Hi all,
Here are a few words about the JIT's "great speedup in compiling
time" advertized on the PyPy 1.3 release (see the
previous blog post).
The exact meaning behind these words needs a fair bit of
explanation, so here it is in case you are interested.
If you download a version of PyPy 1.3 that includes a JIT
compiler, you get an executable that could be qualified as rather
fat: it actually contains three interpreters. You have on the
one hand the regular Python interpreter. It is here because it's
not possible to JIT-compile every single piece of Python code you
try to run; only the most executed loops are JIT-compiled. They
are JIT-compiled with a tracing interpreter that operates one
level down. This is the second interpreter. This tracing step
is quite slow, but it's all right because it's only invoked on
the most executed loops (on the order of 100 to 1000 times in
total in a run of a Python script that takes anyway seconds or
minutes to run).
So apart from the JIT compilation itself, we have two worlds in
which the execution proceeds: either by regular interpretation,
or by the execution of assembler code generated by the JIT
compiler. And of course, we need to be able to switch from one
world to the other quickly: during regular interpretation we have
to detect if we already have generated assembler for this piece
of code and if so, jump to it; and during execution of the
assembler, when a "guard" fails, i.e. when we meet a path of
execution for which we did not produce assembler, then we need to
switch back to regular interpretation (or occasionally invoke the
JIT compiler again).
Let us consider the cost of switching from one world to another.
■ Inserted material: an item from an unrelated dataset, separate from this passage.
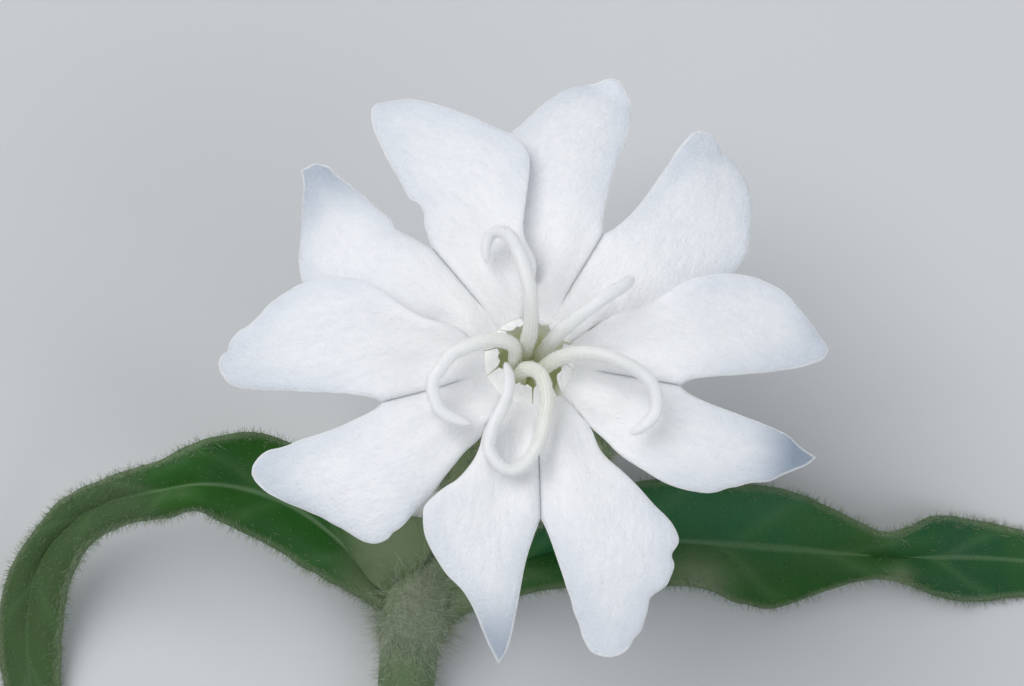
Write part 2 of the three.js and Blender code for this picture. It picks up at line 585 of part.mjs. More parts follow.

During regular interpretation, if we detect that we already have
assembler corresponding to this Python loop, then we just jump to
it instead of interpreting the Python loop. This is fairly
cheap, as it involves just one fast extra check per Python loop.
The reverse is harder because "guard" failures can occur at any
point in time: it is possible that the bit of assembler that we
already executed so far corresponds to running the first 4 Python
opcodes of the loop and a half. The guard that failed just now
is somewhere in the middle of interpreting that opcode -- say,
multiplying these two Python objects.
It's almost impossible to just "jump" at the right place in the
code of the regular interpreter -- how do you jump inside a
regular function compiled in C, itself in a call chain, resuming
execution of the function from somewhere in the middle?
So here is the important new bit in PyPy 1.3. Previously, what
we would do is invoke the JIT compiler again in order to follow
what needs to happen between the guard failure and the real end
of the Python opcode. We would then throw away the trace
generated, as the only purpose was to finish running the current
opcode. We call this "blackhole interpretation". After the end
of the Python opcode, we can jump to the regular interpreter
easily.
Doing so was straightforward, but slow, in case it needs to be
done very often (as in the case in some examples, but not all).
In PyPy 1.3, this blackhole interpretation step has been
redesigned as a time-critical component, and that's where the
third interpreter comes from. It is an interpreter that works
like the JIT compiler, but without the overhead of tracing (e.g.
it does not need to box all values). It was designed from the
ground up for the sole purpose of finishing the execution of the
current Python opcode. The bytecode format that it interprets is
also new, designed for that purpose, and the JIT compiler itself
(the second interpreter) was adapted to it.
The old bytecode format in PyPy 1.2 is gone
(it was more suited for the JIT compiler, but less for blackhole
interpretation).
In summary, it was a lot of changes in the most front-end-ish
parts of the JIT compiler, even though it was mostly hidden
changes. I hope that this longish blog post helped bring it a
bit more to the light :-)